• TASK DATA:

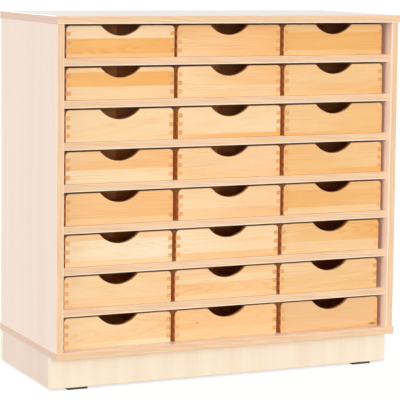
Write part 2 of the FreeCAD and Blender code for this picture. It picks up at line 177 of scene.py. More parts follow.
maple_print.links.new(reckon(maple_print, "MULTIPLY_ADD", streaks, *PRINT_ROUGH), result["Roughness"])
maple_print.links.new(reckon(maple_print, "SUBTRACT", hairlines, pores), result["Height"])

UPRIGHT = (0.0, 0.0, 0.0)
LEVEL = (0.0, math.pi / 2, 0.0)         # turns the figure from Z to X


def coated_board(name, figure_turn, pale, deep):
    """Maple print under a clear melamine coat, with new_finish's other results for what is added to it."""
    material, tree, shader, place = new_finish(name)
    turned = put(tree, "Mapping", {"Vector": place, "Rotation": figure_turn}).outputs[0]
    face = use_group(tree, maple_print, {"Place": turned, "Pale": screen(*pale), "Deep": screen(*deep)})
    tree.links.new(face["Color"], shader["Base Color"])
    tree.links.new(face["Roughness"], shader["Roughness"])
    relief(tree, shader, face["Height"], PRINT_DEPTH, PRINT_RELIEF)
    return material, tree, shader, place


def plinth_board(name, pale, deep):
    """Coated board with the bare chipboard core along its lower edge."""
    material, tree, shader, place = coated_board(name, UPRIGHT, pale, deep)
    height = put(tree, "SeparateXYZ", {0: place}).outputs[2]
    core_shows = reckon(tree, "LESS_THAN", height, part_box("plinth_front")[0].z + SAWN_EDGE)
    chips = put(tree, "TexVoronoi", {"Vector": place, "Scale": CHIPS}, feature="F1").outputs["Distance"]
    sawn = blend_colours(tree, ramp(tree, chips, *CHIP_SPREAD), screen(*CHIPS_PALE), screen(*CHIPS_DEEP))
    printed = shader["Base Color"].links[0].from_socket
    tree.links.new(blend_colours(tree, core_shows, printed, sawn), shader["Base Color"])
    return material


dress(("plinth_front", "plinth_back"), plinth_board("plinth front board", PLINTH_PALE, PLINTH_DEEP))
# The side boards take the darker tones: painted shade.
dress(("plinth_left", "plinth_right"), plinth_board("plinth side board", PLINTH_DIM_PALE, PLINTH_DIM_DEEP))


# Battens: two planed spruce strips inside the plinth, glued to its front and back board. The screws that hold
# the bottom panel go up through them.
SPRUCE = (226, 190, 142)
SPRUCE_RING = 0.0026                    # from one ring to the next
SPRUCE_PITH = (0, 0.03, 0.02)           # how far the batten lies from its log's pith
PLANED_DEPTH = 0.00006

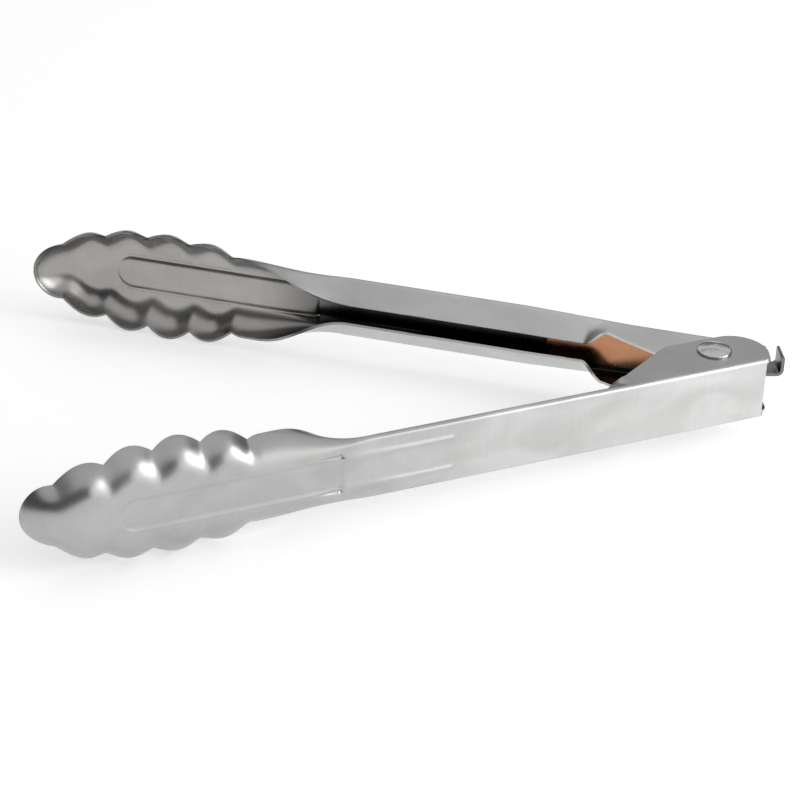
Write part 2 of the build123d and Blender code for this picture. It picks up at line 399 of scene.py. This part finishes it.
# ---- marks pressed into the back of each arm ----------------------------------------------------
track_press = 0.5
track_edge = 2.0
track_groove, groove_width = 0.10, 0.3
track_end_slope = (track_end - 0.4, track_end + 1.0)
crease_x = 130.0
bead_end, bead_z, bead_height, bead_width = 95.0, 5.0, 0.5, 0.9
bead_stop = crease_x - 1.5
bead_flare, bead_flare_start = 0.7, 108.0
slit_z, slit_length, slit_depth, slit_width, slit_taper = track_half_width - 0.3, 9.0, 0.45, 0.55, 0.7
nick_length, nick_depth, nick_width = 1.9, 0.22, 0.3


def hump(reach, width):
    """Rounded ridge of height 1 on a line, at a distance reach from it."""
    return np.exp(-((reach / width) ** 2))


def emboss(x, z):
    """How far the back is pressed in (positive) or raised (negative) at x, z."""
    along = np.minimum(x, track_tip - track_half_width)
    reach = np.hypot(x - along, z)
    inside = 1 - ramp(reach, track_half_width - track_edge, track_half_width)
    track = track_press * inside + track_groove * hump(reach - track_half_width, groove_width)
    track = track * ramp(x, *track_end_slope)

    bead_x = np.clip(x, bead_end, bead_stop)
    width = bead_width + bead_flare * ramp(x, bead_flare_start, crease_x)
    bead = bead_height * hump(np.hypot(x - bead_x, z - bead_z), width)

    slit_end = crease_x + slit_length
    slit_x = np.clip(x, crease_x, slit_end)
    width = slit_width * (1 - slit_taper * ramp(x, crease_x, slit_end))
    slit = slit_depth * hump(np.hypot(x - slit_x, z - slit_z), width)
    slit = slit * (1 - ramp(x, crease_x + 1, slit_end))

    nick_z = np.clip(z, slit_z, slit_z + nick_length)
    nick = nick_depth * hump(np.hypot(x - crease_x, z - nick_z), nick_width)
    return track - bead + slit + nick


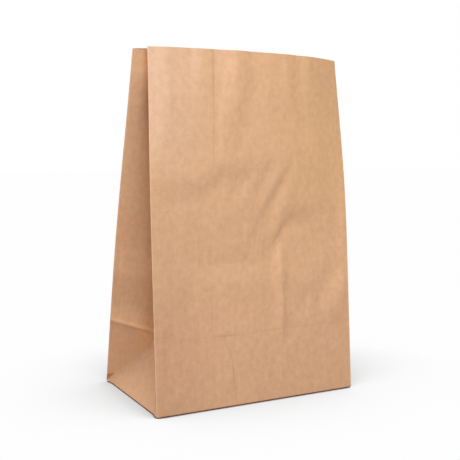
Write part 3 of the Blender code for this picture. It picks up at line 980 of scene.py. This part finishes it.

• WHAT IS ASKED: Everything from the first line of the data through the line containing "return material, tree, shader, place" should be echoed exactly. Add nothing.

• RESPONSE TO THE EXERCISE:
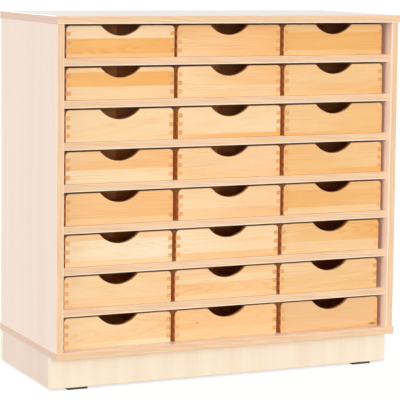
Write part 2 of the FreeCAD and Blender code for this picture. It picks up at line 177 of scene.py. More parts follow.
maple_print.links.new(reckon(maple_print, "MULTIPLY_ADD", streaks, *PRINT_ROUGH), result["Roughness"])
maple_print.links.new(reckon(maple_print, "SUBTRACT", hairlines, pores), result["Height"])

UPRIGHT = (0.0, 0.0, 0.0)
LEVEL = (0.0, math.pi / 2, 0.0)         # turns the figure from Z to X


def coated_board(name, figure_turn, pale, deep):
    """Maple print under a clear melamine coat, with new_finish's other results for what is added to it."""
    material, tree, shader, place = new_finish(name)
    turned = put(tree, "Mapping", {"Vector": place, "Rotation": figure_turn}).outputs[0]
    face = use_group(tree, maple_print, {"Place": turned, "Pale": screen(*pale), "Deep": screen(*deep)})
    tree.links.new(face["Color"], shader["Base Color"])
    tree.links.new(face["Roughness"], shader["Roughness"])
    relief(tree, shader, face["Height"], PRINT_DEPTH, PRINT_RELIEF)
    return material, tree, shader, place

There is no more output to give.